Son días en los cuales la ciudad se desnuda de afanes. Y hay quienes la abandonan: da igual por qué y adónde. Y otros hay que se repliegan hacia el lugar sin tiempo en donde sueñan que habita lo sagrado

Densidad de Mallarmé. Los graves profesores, que hablan del musical formalismo de su poesía, nada entienden. Nada, en primer lugar, de lo esencial: que es la forma –sólo la forma– lo que conmueve a esa máquina complejísima de componer intelección y afectos, a la cual llamamos un alma humana. Densidad prodigiosa de un soneto, en el cual Mallarmé quiebra todas las convenidas esperanzas de ser otro: «… huir, muy lejos, huir». ¿Existe en los humanos una certeza más honda que la de esa insensata fuga hacia el lugar sin lugar de los «pájaros ebrios»? Criaturas del tiempo como somos, todo cuanto fantaseamos poseer se nos está escapando, todo nos rehúye. Y aquello que soñamos sernos lo más íntimo, se nos pierde en la lejanía a cada instante: y al rescoldo en la memoria de eso ido llamamos nuestra vida. Lo que fue. En el paréntesis de recordarlo.

De los cíclicos tiempos suspendidos, que son sólo memoria, la cesura de este intervalo entre el Domingo de Ramos y el de Resurrección marca quizás el más nítido. De ese paréntesis, la realidad queda súbitamente exenta. Súbitamente, todo se trastrueca en proyecto de fuga sin ningún destino. Sin más búsqueda que ese huir lejos, lejos, muy lejos, del verso de Mallarmé: fuga inútil, a la espera de un retorno inexorable. Y, por esa inutilidad misma, noble: porque huir es la postrera nobleza que le queda al atrapado en esa cárcel que es el mundo que le tocó: que es siempre –así lo enseñaba Borges– el peor de todos los mundos posibles. Siempre. Y eso hace de cada deserción un pequeño y ansiado fin del mundo. Sin asomo de retórica ni cataclismo. Y eso proclama, en el siglo XVII, la arrogancia del intratable Baruch de Spinoza: huir es necesario. Sin fin, sin objetivo. Huir por huir. Solamente. No para olvidar siquiera. Inocua fuga, sucedáneo de mentirosas leyendas. Porque, «en un hombre libre, una huida a tiempo revela igual firmeza que la lucha; el hombre libre elige la huida con la misma firmeza o presencia de ánimo que el combate».

Son días en los cuales la ciudad se desnuda de afanes.
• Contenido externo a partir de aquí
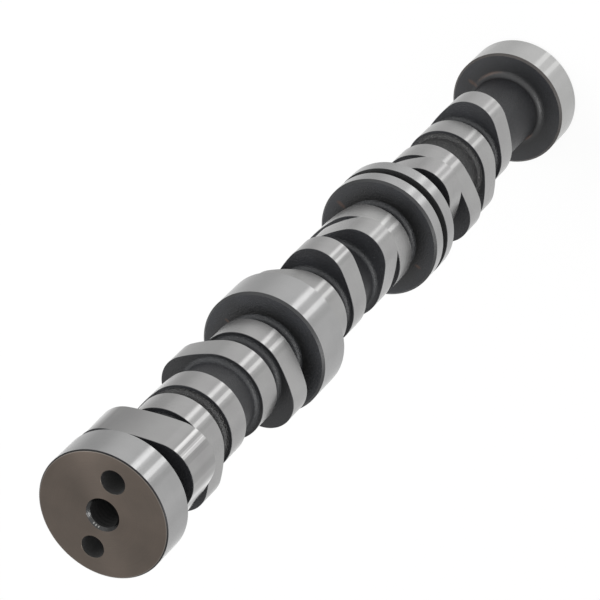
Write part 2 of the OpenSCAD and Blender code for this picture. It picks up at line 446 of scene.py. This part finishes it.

Y hay quienes la abandonan: da igual por qué y adónde. Y otros hay que se repliegan hacia el lugar sin tiempo en donde sueñan que habita lo sagrado. No hay resquicio de presente en esos ocho días, de oscilante fecha lunar, en los que todo se difumina como niebla a punto ya de desleírse. Y en el recuerdo del lugar sagrado, y en el olvido que el lugar ajeno brinda a aquel que huye de cuanto demasiado bien conoce, hay un mismo relámpago: la espera, que acepta ser defraudada, de, al fin, «huir, huir muy lejos». A ningún sitio. Y esa cíclica fuga, que se sabe sin destino, es el último y minúsculo consuelo de los hombres. Y su estética, y su destino. Mallarmé, glacial: «Leí ya todos los libros».